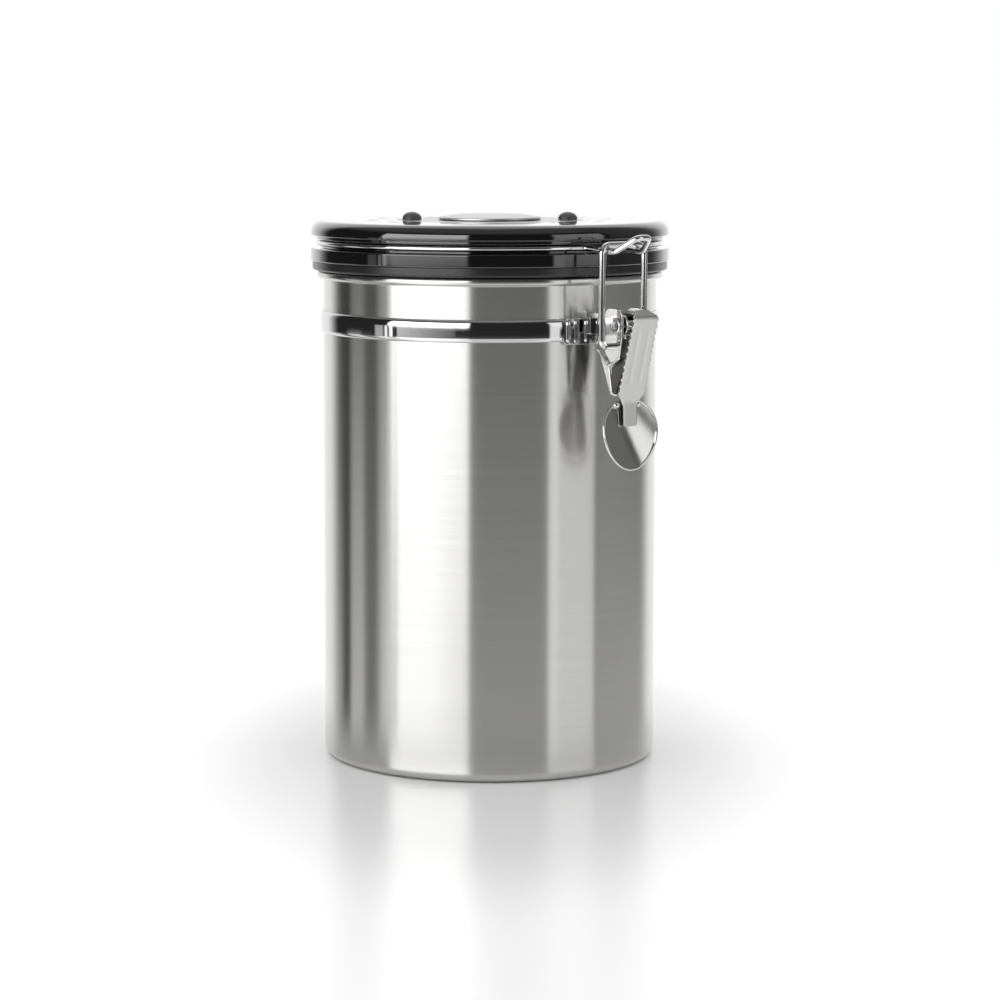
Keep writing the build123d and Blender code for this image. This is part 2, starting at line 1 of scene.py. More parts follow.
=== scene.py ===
import json
import math
import bpy
import bmesh
import numpy as np
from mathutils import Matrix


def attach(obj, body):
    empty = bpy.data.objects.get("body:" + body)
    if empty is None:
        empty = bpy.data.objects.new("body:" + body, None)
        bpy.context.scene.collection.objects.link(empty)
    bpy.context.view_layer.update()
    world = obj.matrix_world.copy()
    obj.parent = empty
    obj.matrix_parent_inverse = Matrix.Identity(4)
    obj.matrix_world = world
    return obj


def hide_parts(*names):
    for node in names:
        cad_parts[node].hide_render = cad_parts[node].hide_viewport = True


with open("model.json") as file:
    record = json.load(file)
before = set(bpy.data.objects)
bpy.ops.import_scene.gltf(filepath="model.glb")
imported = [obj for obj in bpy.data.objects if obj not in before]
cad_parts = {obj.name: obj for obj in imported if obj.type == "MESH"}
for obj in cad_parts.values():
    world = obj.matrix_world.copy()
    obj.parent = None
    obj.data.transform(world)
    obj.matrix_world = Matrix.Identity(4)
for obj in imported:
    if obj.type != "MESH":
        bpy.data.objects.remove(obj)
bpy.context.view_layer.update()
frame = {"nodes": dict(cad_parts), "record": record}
nodes = frame["nodes"]
mm = 0.001

viewSettings = {"side": 232.0, "distance": 1.0997, "height": 0.2274, "aside": 0.849, "pitch": -5.754,
                "lens": 112.3, "sensor": 36.0, "shiftX": 0.0565, "shiftY": -0.0754}


def aimCamera(s):
    # The camera stands at (d cos a, d sin a, height) and looks back along the azimuth a + 180 + aside
    data = bpy.data.cameras.new("camera")
    data.sensor_width, data.lens = s["sensor"], s["lens"]
    data.shift_x, data.shift_y = s["shiftX"], s["shiftY"]
    data.clip_start, data.clip_end = 0.01, 50.0
    camera = bpy.data.objects.new("camera", data)
    bpy.context.scene.collection.objects.link(camera)
    side = math.radians(s["side"])
    camera.location = (s["distance"] * math.cos(side), s["distance"] * math.sin(side), s["height"])
    camera.rotation_euler = (math.radians(90 + s["pitch"]), 0.0, side + math.radians(90 + s["aside"]))
    bpy.context.scene.camera = camera


aimCamera(viewSettings)
bpy.context.scene.view_settings.view_transform = "Standard"
print("camera placed")


class Value:
    # One socket of a node tree; arithmetic on it adds Math nodes
    def __init__(self, tree, socket):
        self.tree, self.socket = tree, socket

    def work(self, operation, *terms):
        return build(self.tree, "ShaderNodeMath", {"operation": operation}, dict(enumerate(terms)))

    def __add__(self, other): return self.work("ADD", self, other)
    def __radd__(self, other): return self.work("ADD", other, self)
    def __sub__(self, other): return self.work("SUBTRACT", self, other)
    def __rsub__(self, other): return self.work("SUBTRACT", other, self)
    def __mul__(self, other): return self.work("MULTIPLY", self, other)
    def __rmul__(self, other): return self.work("MULTIPLY", other, self)

    def clamped(self): return self.work("MAXIMUM", self.work("MINIMUM", self, 1.0), 0.0)
    def highest(self, other): return self.work("MAXIMUM", self, other)

    def step(self, low, high, start=0.0, end=1.0, way="SMOOTHSTEP"):
        # Goes from start to end while the value goes from low to high
        return build(self.tree, "ShaderNodeMapRange", {"interpolation_type": way},
                     {"Value": self, "From Min": low, "From Max": high, "To Min": start, "To Max": end})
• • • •
_WHAT THE EXERCISE ASKS_. Reproduce the material above, every line of it, exactly.

_FULL SOLUTION_.
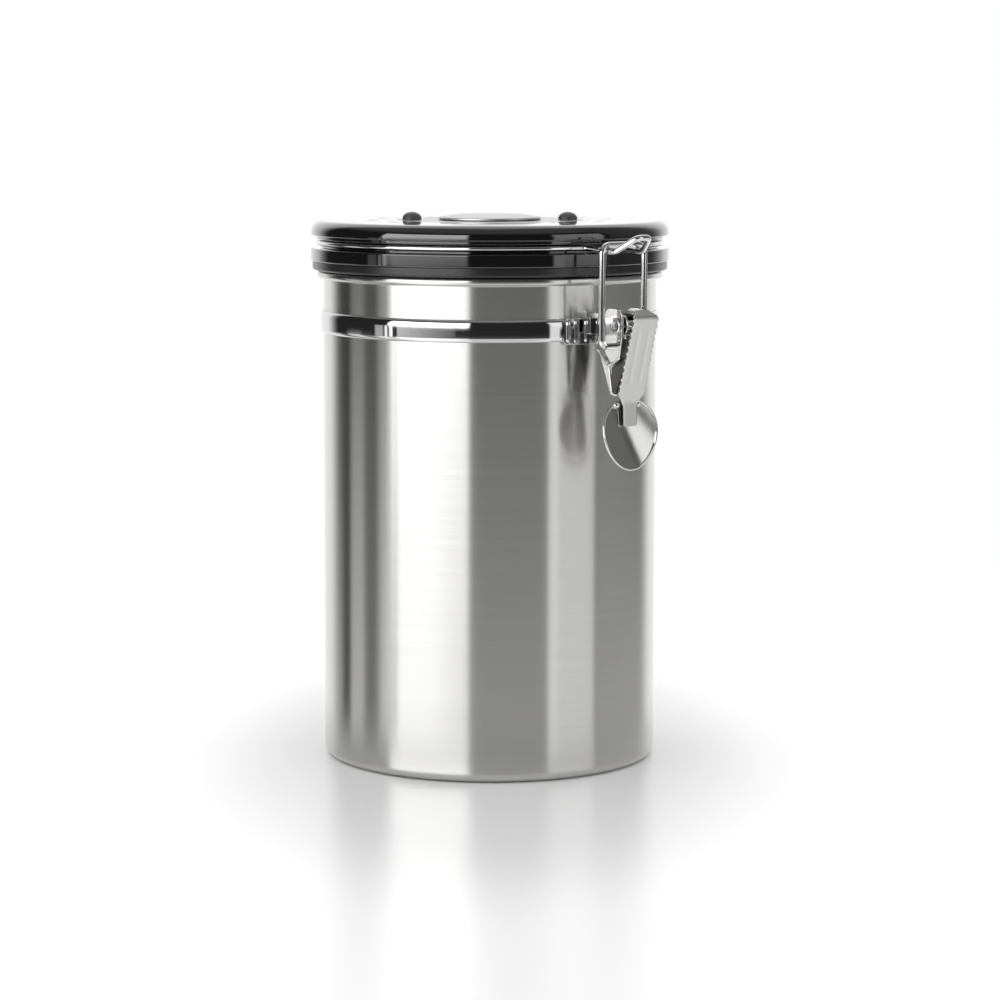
Keep writing the build123d and Blender code for this image. This is part 2, starting at line 1 of scene.py. More parts follow.
=== scene.py ===
import json
import math
import bpy
import bmesh
import numpy as np
from mathutils import Matrix


def attach(obj, body):
    empty = bpy.data.objects.get("body:" + body)
    if empty is None:
        empty = bpy.data.objects.new("body:" + body, None)
        bpy.context.scene.collection.objects.link(empty)
    bpy.context.view_layer.update()
    world = obj.matrix_world.copy()
    obj.parent = empty
    obj.matrix_parent_inverse = Matrix.Identity(4)
    obj.matrix_world = world
    return obj


def hide_parts(*names):
    for node in names:
        cad_parts[node].hide_render = cad_parts[node].hide_viewport = True


with open("model.json") as file:
    record = json.load(file)
before = set(bpy.data.objects)
bpy.ops.import_scene.gltf(filepath="model.glb")
imported = [obj for obj in bpy.data.objects if obj not in before]
cad_parts = {obj.name: obj for obj in imported if obj.type == "MESH"}
for obj in cad_parts.values():
    world = obj.matrix_world.copy()
    obj.parent = None
    obj.data.transform(world)
    obj.matrix_world = Matrix.Identity(4)
for obj in imported:
    if obj.type != "MESH":
        bpy.data.objects.remove(obj)
bpy.context.view_layer.update()
frame = {"nodes": dict(cad_parts), "record": record}
nodes = frame["nodes"]
mm = 0.001

viewSettings = {"side": 232.0, "distance": 1.0997, "height": 0.2274, "aside": 0.849, "pitch": -5.754,
                "lens": 112.3, "sensor": 36.0, "shiftX": 0.0565, "shiftY": -0.0754}


def aimCamera(s):
    # The camera stands at (d cos a, d sin a, height) and looks back along the azimuth a + 180 + aside
    data = bpy.data.cameras.new("camera")
    data.sensor_width, data.lens = s["sensor"], s["lens"]
    data.shift_x, data.shift_y = s["shiftX"], s["shiftY"]
    data.clip_start, data.clip_end = 0.01, 50.0
    camera = bpy.data.objects.new("camera", data)
    bpy.context.scene.collection.objects.link(camera)
    side = math.radians(s["side"])
    camera.location = (s["distance"] * math.cos(side), s["distance"] * math.sin(side), s["height"])
    camera.rotation_euler = (math.radians(90 + s["pitch"]), 0.0, side + math.radians(90 + s["aside"]))
    bpy.context.scene.camera = camera


aimCamera(viewSettings)
bpy.context.scene.view_settings.view_transform = "Standard"
print("camera placed")


class Value:
    # One socket of a node tree; arithmetic on it adds Math nodes
    def __init__(self, tree, socket):
        self.tree, self.socket = tree, socket

    def work(self, operation, *terms):
        return build(self.tree, "ShaderNodeMath", {"operation": operation}, dict(enumerate(terms)))

    def __add__(self, other): return self.work("ADD", self, other)
    def __radd__(self, other): return self.work("ADD", other, self)
    def __sub__(self, other): return self.work("SUBTRACT", self, other)
    def __rsub__(self, other): return self.work("SUBTRACT", other, self)
    def __mul__(self, other): return self.work("MULTIPLY", self, other)
    def __rmul__(self, other): return self.work("MULTIPLY", other, self)

    def clamped(self): return self.work("MAXIMUM", self.work("MINIMUM", self, 1.0), 0.0)
    def highest(self, other): return self.work("MAXIMUM", self, other)

    def step(self, low, high, start=0.0, end=1.0, way="SMOOTHSTEP"):
        # Goes from start to end while the value goes from low to high
        return build(self.tree, "ShaderNodeMapRange", {"interpolation_type": way},
                     {"Value": self, "From Min": low, "From Max": high, "To Min": start, "To Max": end})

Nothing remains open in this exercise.